Short exercise: Find each line with the word "objects" and copy it.
begin Supplied entries
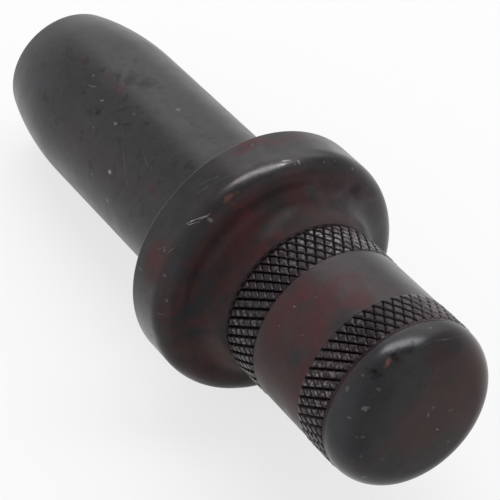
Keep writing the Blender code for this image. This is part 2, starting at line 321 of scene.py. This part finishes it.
def collar_skin(tree, space, fine, broad):
    """Plum-brown bloom over the back, little of it on the rim, blue-black blotches and a worn edge."""
    plum = cloud(tree, space, 8, 0.3, 0.62, seed=2)
    powder = add(tree, "Mix", {0: plum, 6: linear("#342d2d"), 7: linear("#3c2c2d")}, data_type="RGBA")
    brown = marks(tree, space, broad, 0.9, [
        (44, 20, -168, 12, 14, 0, 1.0), (44, 20, -144, 12, 14, 0, 1.0), (44, 20, -122, 11, 12, 0, 0.8),
        (44, 20, -105, 10, 8, 0, 0.4)])
    powder = add(tree, "Mix", {0: brown, 6: powder, 7: linear("#443a35")}, data_type="RGBA")
    # A pale patch low on the back is a painted reflection of the white table
    table_glow = marks(tree, space, broad, 0.9, [(43, 18.5, -166, 10, 7, 0, 0.9), (40, 16.4, -110, 12, 5, 0, 0.4)])
    powder = add(tree, "Mix", {0: table_glow, 6: powder, 7: linear("#564d46")}, data_type="RGBA")
    rosy = marks(tree, space, broad, 0.9, [(43.5, 18.5, 50, 14, 12, 0, 1.0)])
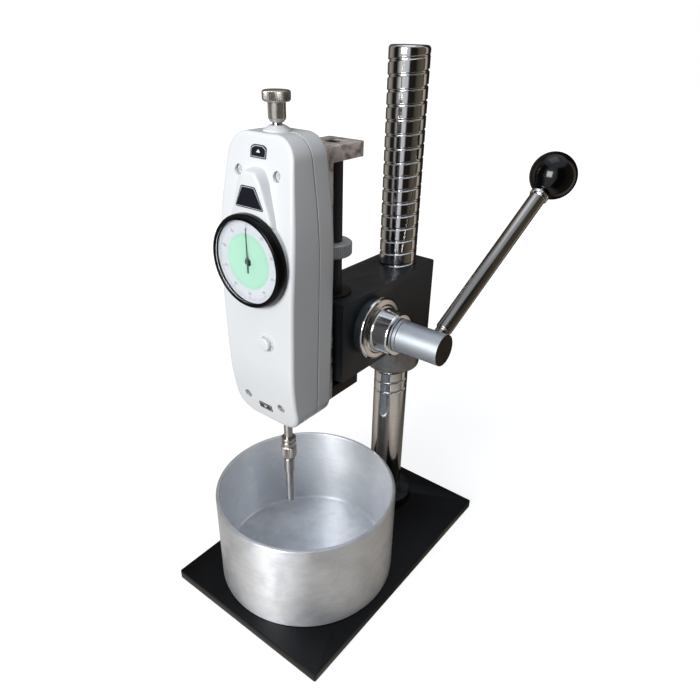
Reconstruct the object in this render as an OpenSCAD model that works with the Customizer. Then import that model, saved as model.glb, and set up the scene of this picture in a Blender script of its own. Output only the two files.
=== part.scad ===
// Concrete penetrometer: a hand-lever stand with a push-pull dial gauge, a needle and a mortar pot.
// All lengths are millimetres. The origin is the centre of the base plate's underside, +Z is up.
// The dial faces -Y, the lever is on the +X side and the column stands at the back, towards +Y.

/* [Base] */
// Width of the base plate, left to right
base_w = 152; // [150:1:220]
// Thickness of the base plate
base_t = 8; // [7:0.5:14]
// Radius of the base plate's corners
base_corner_r = 1.5; // [0.5:0.5:12]

/* [Column] */
// Diameter of the column
column_d = 30; // [26:0.5:34]
// Height of the column above the base plate
column_h = 402; // [370:1:520]
// Column axis from the rear edge of the base plate
column_inset = 41; // [36:1:60]
// Rounding of the column's top edge
column_edge_r = 2.5; // [1:0.5:4]
// Pitch of the helical groove
groove_pitch = 10; // [8:0.5:14]
// Width of the helical groove at the surface
groove_w = 2.6; // [1.6:0.1:3.6]
// Depth of the helical groove
groove_depth = 0.9; // [0.5:0.1:1.4]
// Plain length above the groove
groove_top_gap = 3; // [3:0.5:20]
// Plain length below the groove
groove_bottom_gap = 115; // [60:1:118]
// Diameter of the flange at the column's foot
foot_d = 51.5; // [44:0.5:70]
// Height of the flange at the column's foot
foot_h = 6; // [4:0.5:10]
// Thread diameter of the bolt that holds the column
column_bolt_d = 10; // [8:1:12]

/* [Head] */
// Underside of the head above the base plate
head_height = 180.5; // [178:0.5:210]
// Width of the head block
head_w = 45; // [42:1:60]
// Height of the head block
head_h = 62; // [60:1:80]
// Wall of the head behind the column
head_back_wall = 9; // [6:0.5:16]
// Head block in front of the rod's axis
head_nose = 15; // [12:0.5:15.5]
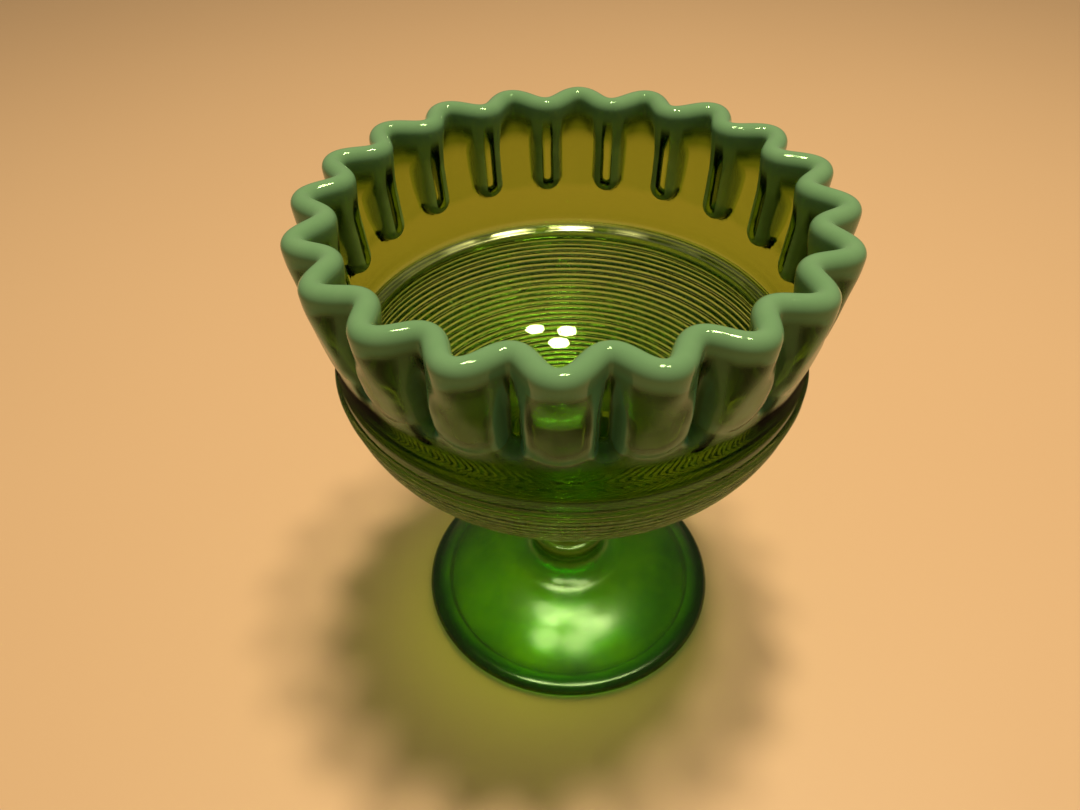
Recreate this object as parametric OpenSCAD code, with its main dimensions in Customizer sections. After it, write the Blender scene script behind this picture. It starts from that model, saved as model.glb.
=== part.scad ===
// Footed glass dish with a threaded bowl and a crimped opal lip.
// Millimetres, +Z up. The origin is the centre of the foot's resting plane.

/* [Bowl] */
// Outer radius of the bare bowl at the shoulder, without the thread
shoulder_r = 54; // [50:0.1:58]
// Height of the shoulder, where the round lower bowl meets the upright wall
shoulder_z = 91.4; // [86:0.1:95]
// Depth of the rounded lower bowl, measured outside from shoulder to underside
bowl_depth = 34.5; // [32:0.5:39]
// Wall thickness of the bowl at the shoulder
wall_t = 3; // [2.4:0.1:3.6]
// Glass thickness at the middle of the bowl's floor
floor_t = 5; // [4:0.5:7]

/* [Crimped wall] */
// Number of flutes pressed round the wall
flutes = 20; // [12:1:24]
// Height at which the flutes begin to stand out of the smooth wall
flute_start_z = 101; // [99:0.1:103]
// Height at which the flutes have their full lower depth
flute_full_z = 108.5; // [107:0.1:110]
// Half of the flutes' in-and-out travel, just above their lower ends
flute_low_depth = 2.2; // [1:0.1:2.6]
// Half of the flutes' in-and-out travel at the lip
flute_lip_depth = 3.2; // [1.5:0.1:4]
// Mean radius of the lip's centre line
lip_mean_r = 53.7; // [52:0.1:56]

/* [Opal lip] */
// Thickness of the rounded lip bead
lip_t = 5; // [3.4:0.1:5.2]
// Overall height of the dish
dish_h = 128.3; // [125:0.1:132]
// Height of the straight part of the lip below the bead's widest level
lip_skirt = 3.2; // [1.5:0.1:4]

/* [Thread winding] */
// Diameter of the wound thread
thread_d = 1.5; // [1.1:0.1:1.6]
// Distance from one turn to the next, along the bowl's surface
thread_pitch = 1.65; // [1.6:0.05:2.2]
// Diameter of the heavier first turn at the shoulder
first_turn_d = 1.7; // [1.5:0.1:2.2]
// Radius at which the last turn lies, close to the collar
last_turn_r = 16; // [16:1:40]

/* [Stem and collar] */
// Radius of the collar under the bowl
collar_r = 13.5; // [12:0.5:14]
// Thickness of the collar
collar_t = 4.5; // [3.5:0.5:6]
// Radius at the waist of the stem
waist_r = 8; // [6.5:0.5:8.5]
// Radius of the rounded knop at the stem's lower end
knop_r = 10.8; // [10.3:0.1:12.5]

/* [Foot] */
// Radius of the foot
foot_r = 41.6; // [38:0.1:46]
// Height of the foot's rounded edge
foot_edge_h = 4.2; // [3.5:0.1:5]
// Height of the foot where the stem stands on it
foot_top_z = 19.5; // [17:0.5:22]
// Radius of the foot's flat top
foot_top_r = 9.5; // [8.5:0.5:10]
// Height of the hollow under the foot
foot_hollow_h = 7; // [3:0.5:8]

/* [Hidden] */

uranium_green = [0.45, 0.62, 0.10, 0.6];
jade_opal = [0.52, 0.74, 0.56];
thread_green = [0.36, 0.46, 0.10, 0.7];
foot_green = [0.12, 0.55, 0.05, 0.75];

round_fn = 96;

function clamp01(x) = min(1, max(0, x));
function ease(x) = let (c = clamp01(x)) c * c * (3 - 2 * c);
function mix(a, b, x) = a + (b - a) * x;
function tanh(x) = let (e = exp(2 * x)) (e - 1) / (e + 1);
function reversed(list) = [for (i = [len(list) - 1 : -1 : 0]) list[i]];

// ---- Rounded lower bowl: an ellipse from the shoulder to the underside ----
curve_steps = 24;
inner_r = shoulder_r - wall_t;
inner_depth = bowl_depth - floor_t;
underside_z = shoulder_z - bowl_depth;
wall_join_z = 96;

function bowl_arc(a, depth) = [
    for (i = [0 : curve_steps])
        let (t = 90 * i / curve_steps) [a * cos(t), shoulder_z - depth * sin(t)]
];
outer_arc = bowl_arc(shoulder_r, bowl_depth);
inner_arc = bowl_arc(inner_r, inner_depth);

// The round space the bowl fills, solid to the axis
bowl_space = concat([[0, wall_join_z], [shoulder_r, wall_join_z]], outer_arc);

// ---- Flutes ----
// The wall's centre line weaves in and out round the dish. Low down the outward
// lobes are wide and the inward folds narrow, with steep sides. At the lip the
// wave is an even one.
wave_steps = 8;
columns = flutes * wave_steps;
column_deg = 360 / columns;
low_steepness = 1.3;
lip_steepness = 0.4;
low_lobe_bias = 0.3;

bead_z = dish_h - lip_t / 2;
lip_base_z = bead_z - lip_skirt;

// How far up the fluted wall a height lies, 0 at the flutes' full depth, 1 at the bead
function rise(z) = clamp01((z - flute_full_z) / (bead_z - flute_full_z));
function wall_rise(z) = ease((z - wall_join_z) / (bead_z - wall_join_z));
function mean_r(z) = mix(shoulder_r - wall_t / 2, lip_mean_r, wall_rise(z));
function depth_at(z) = ease((z - flute_start_z) / (flute_full_z - flute_start_z))
    * mix(flute_low_depth, flute_lip_depth, rise(z));
function half_t(z) = mix(wall_t, lip_t, ease((z - flute_full_z) / (bead_z - flute_full_z))) / 2;
function wave(deg, z) =
    let (k = mix(low_steepness, lip_steepness, rise(z)), b = mix(low_lobe_bias, 0, rise(z)))
    tanh(k * (cos(flutes * deg) + b)) / tanh(k * (1 + b));
function centre_r(deg, z) = mean_r(z) + depth_at(z) * wave(deg, z);

// The wall's face is the edge of a disc of the wall's half thickness rolled along
// the centre line, so a bend keeps its thickness and a tight fold keeps a crease.
reach_steps = 12;
reach_share = 0.98;
function reach(deg, off, z, h, side) =
    let (c = centre_r(deg + off, z), across = c * sin(off))
    c * cos(off) + side * sqrt(max(0, h * h - across * across));
function face_r(deg, z, h, side) =
    let (span = reach_share * asin(min(1, h / (mean_r(z) - depth_at(z)))))
    let (r = [for (i = [-reach_steps : reach_steps]) reach(deg, span * i / reach_steps, z, h, side)])
    side > 0 ? max(r) : min(r);

// One ring of points at height z. shape_z is the height whose wave it follows.
function ring(z, shape_z, h, side) =
    let (one_wave = [for (i = [0 : wave_steps - 1]) face_r(i * column_deg, shape_z, h, side)])
    [for (i = [0 : columns - 1])
        let (r = one_wave[i % wave_steps]) [r * sin(i * column_deg), r * cos(i * column_deg), z]];

// A closed skin over a stack of rings that runs up the outside, over the edge and
// down the inside. The last ring joins the first.
module closed_skin(rings) {
    n = columns;
    m = len(rings);
    points = [for (r = rings) for (p = r) p];
    faces = [
        for (j = [0 : m - 1])
            for (i = [0 : n - 1])
                let (a = j * n + i, b = j * n + (i + 1) % n)
                let (c = ((j + 1) % m) * n + (i + 1) % n, d = ((j + 1) % m) * n + i)
                for (f = [[a, b, c], [a, c, d]]) f
    ];
    polyhedron(points = points, faces = faces, convexity = 10);
}

// ---- Bowl ----
// The fluted wall's lowest ring is buried in the round bowl, a little inside its faces.
join_depth = 1;
join_inset = 0.15;
join_rise = 0.5;
rows_into_flutes = [0.3, 0.55, 0.8];
rows_up_wall = [0.33, 0.67];
wall_rows = concat(
    [wall_join_z - join_depth, wall_join_z + join_rise, flute_start_z],
    [for (u = rows_into_flutes) mix(flute_start_z, flute_full_z, u)],
    [flute_full_z],
    [for (u = rows_up_wall) mix(flute_full_z, lip_base_z, u)],
    [lip_base_z]
);
function inset_at(z) = z < wall_join_z ? join_inset : 0;

module lower_bowl() {
    rotate_extrude($fn = round_fn)
        polygon(concat(
            [[inner_r, wall_join_z], [shoulder_r, wall_join_z]],
            outer_arc,
            reversed(inner_arc)
        ));
}

module fluted_wall() {
    outer = [for (z = wall_rows) ring(z, z, half_t(z) - inset_at(z), 1)];
    inner = [for (z = wall_rows) ring(z, z, half_t(z) - inset_at(z), -1)];
    closed_skin(concat(outer, reversed(inner)));
}

module bowl() {
    color(uranium_green)
        union() {
            lower_bowl();
            fluted_wall();
        }
}

// ---- Opal lip ----
bead_angles = [0, 25, 50, 72];

module opal_lip() {
    half = lip_t / 2;
    rows = concat(
        [[lip_base_z, lip_base_z, half_t(lip_base_z)]],
        [for (a = bead_angles) [bead_z + half * sin(a), bead_z, half * cos(a)]]
    );
    outer = [for (w = rows) ring(w[0], w[1], w[2], 1)];
    inner = [for (w = rows) ring(w[0], w[1], w[2], -1)];
    crest = [for (i = [0 : columns - 1])
        let (deg = i * column_deg, r = centre_r(deg, bead_z)) [r * sin(deg), r * cos(deg), dish_h]];
    color(jade_opal)
        closed_skin(concat(outer, [crest], reversed(inner)));
}

// ---- Thread winding ----
// Turns follow the ellipse of the lower bowl, one pitch apart along its surface.
arc_samples = 240;
thread_fn = 20;
// A turn is drawn this much thinner than its name says, so neighbours never merge
thread_gap = 0.12;

function arc_deg(i) = 90 * i / arc_samples;
function arc_point(t) = [shoulder_r * cos(t), shoulder_z - bowl_depth * sin(t)];
function arc_lengths(i = 0, s = 0, list = []) = i > arc_samples ? list
    : let (step = i == 0 ? 0 : norm(arc_point(arc_deg(i)) - arc_point(arc_deg(i - 1))))
      arc_lengths(i + 1, s + step, concat(list, [s + step]));
lengths = arc_lengths();
deg_by_length = [for (i = [0 : arc_samples]) [lengths[i], arc_deg(i)]];
length_by_deg = [for (i = [0 : arc_samples]) [arc_deg(i), lengths[i]]];

wound_length = lookup(acos(last_turn_r / shoulder_r), length_by_deg);
thread_turns = floor(wound_length / thread_pitch) + 1;
function turn_d(k) = k == 0 ? first_turn_d : thread_d;

module thread_turn(k) {
    p = arc_point(lookup(k * thread_pitch, deg_by_length));
    rotate_extrude($fn = round_fn)
        difference() {
            translate([p[0], p[1]])
                circle(d = turn_d(k) - thread_gap, $fn = thread_fn);
            polygon(bowl_space);
        }
}

module thread_winding() {
    color(thread_green)
        for (k = [0 : thread_turns - 1])
            thread_turn(k);
}

// ---- Collar ----
collar_fn = 32;
collar_top_r = 11;
collar_base_z = underside_z - collar_t;
collar_rim_r = collar_r - collar_t / 2;

module collar() {
    color(foot_green)
        rotate_extrude($fn = round_fn)
            difference() {
                union() {
                    translate([0, collar_base_z])
                        square([collar_rim_r, collar_t]);
                    translate([collar_rim_r, collar_base_z + collar_t / 2])
                        circle(d = collar_t, $fn = collar_fn);
                    translate([0, collar_base_z + collar_t / 2])
                        square([collar_top_r, collar_t]);
                }
                polygon(bowl_space);
            }
}

// ---- Stem ----
// A waisted stem that swells into a rounded knop where it stands on the foot.
stem_steps = 20;
knop_steps = 12;
knop_h = 5.5;
// The waist's ends: the neck above the knop, and the swell under the collar
neck_r = knop_r - 1.5;
top_swell = 0.8;
foot_seat_r = foot_top_r - 0.5;

module stem() {
    knop_top = foot_top_z + knop_h;
    waist = [for (i = [0 : stem_steps])
        let (u = i / stem_steps)
        [
            waist_r + (neck_r - waist_r) * (pow(1 - u, 3) + top_swell * pow(u, 3)),
            mix(knop_top, collar_base_z, u)
        ]];
    knop_side = [for (i = [0 : knop_steps])
        let (t = -90 + 180 * i / knop_steps)
        [foot_seat_r + (knop_r - foot_seat_r) * cos(t), foot_top_z + knop_h / 2 * (1 + sin(t))]];
    color(foot_green)
        rotate_extrude($fn = round_fn)
            polygon(concat([[0, foot_top_z]], knop_side, waist, [[0, collar_base_z]]));
}

// ---- Foot ----
// Top face: a concave flare away from the stem, then a low dome down to a rounded
// edge. Underneath, a shallow hollow inside a flat resting ring.
foot_steps = 14;
edge_steps = 10;
dome_r = 17;
dome_z = 12;
dome_roundness = 1.8;
edge_r = foot_edge_h / 2;
rest_ring_w = 4.9;
rest_inner_r = foot_r - edge_r - rest_ring_w;

module foot() {
    flare = [for (i = [0 : foot_steps])
        let (t = 90 * i / foot_steps)
        [dome_r - (dome_r - foot_top_r) * cos(t), foot_top_z - (foot_top_z - dome_z) * sin(t)]];
    dome_end_r = foot_r - edge_r;
    dome = [for (i = [1 : foot_steps])
        let (u = i / foot_steps)
        [mix(dome_r, dome_end_r, u), mix(dome_z, foot_edge_h, pow(u, dome_roundness))]];
    edge = [for (i = [1 : edge_steps])
        let (t = 90 - 180 * i / edge_steps)
        [dome_end_r + edge_r * cos(t), edge_r + edge_r * sin(t)]];
    hollow = [for (i = [0 : foot_steps])
        let (t = 90 * i / foot_steps)
        [rest_inner_r * cos(t), foot_hollow_h * sin(t)]];
    color(foot_green)
        rotate_extrude($fn = round_fn)
            polygon(concat([[0, foot_top_z]], flare, dome, edge, hollow));
}

bowl();
opal_lip();
thread_winding();
collar();
stem();
foot();
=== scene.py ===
import math

import bmesh
import bpy
import numpy as np
from mathutils import Matrix, Vector


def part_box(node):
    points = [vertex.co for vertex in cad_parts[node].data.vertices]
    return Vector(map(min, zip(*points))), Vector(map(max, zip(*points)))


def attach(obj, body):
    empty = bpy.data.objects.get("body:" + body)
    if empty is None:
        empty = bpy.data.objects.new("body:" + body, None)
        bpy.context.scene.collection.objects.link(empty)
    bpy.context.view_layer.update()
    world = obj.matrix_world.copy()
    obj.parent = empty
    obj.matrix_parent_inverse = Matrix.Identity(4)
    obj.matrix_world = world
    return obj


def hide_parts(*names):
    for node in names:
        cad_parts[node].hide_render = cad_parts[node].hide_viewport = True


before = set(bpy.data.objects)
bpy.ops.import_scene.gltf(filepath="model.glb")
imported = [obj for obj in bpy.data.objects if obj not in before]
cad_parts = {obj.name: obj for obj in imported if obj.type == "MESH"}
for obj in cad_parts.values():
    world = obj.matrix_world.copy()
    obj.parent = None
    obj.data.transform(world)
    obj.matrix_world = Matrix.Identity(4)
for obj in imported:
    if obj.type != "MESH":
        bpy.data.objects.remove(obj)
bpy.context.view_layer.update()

MM = 0.001
SEED = 20
rng = np.random.default_rng(SEED)

# ---------------------------------------------------------------- sizes, in millimetres
BOWL_LO = np.array(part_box("bowl")[0]) / MM
LIP_HI = np.array(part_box("opal_lip")[1]) / MM
COLLAR_LO, COLLAR_HI = np.array(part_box("collar")) / MM
STEM_HI = np.array(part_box("stem")[1]) / MM
FOOT_HI = np.array(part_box("foot")[1]) / MM

# lip and wall
FLUTES = 20
LIP_T = 5.0
BEAD_Z = LIP_HI[2] - LIP_T / 2
LIP_MEAN_R = 53.7
FLUTE_LIP_DEPTH = 3.2
WALL_T = 3.0
CRIMP_T = 2.2

# lower bowl: the lower half of a flattened ball
SHOULDER_R = 54.0
SHOULDER_Z = 91.4
FLOOR_T = 5.0
BOWL_UNDER_Z = BOWL_LO[2]
BOWL_DEPTH = SHOULDER_Z - BOWL_UNDER_Z
INNER_R = SHOULDER_R - WALL_T
INNER_DEPTH = BOWL_DEPTH - FLOOR_T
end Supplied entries
Worked solution:
    empty = bpy.data.objects.get("body:" + body)
        empty = bpy.data.objects.new("body:" + body, None)
        bpy.context.scene.collection.objects.link(empty)
before = set(bpy.data.objects)
imported = [obj for obj in bpy.data.objects if obj not in before]
        bpy.data.objects.remove(obj)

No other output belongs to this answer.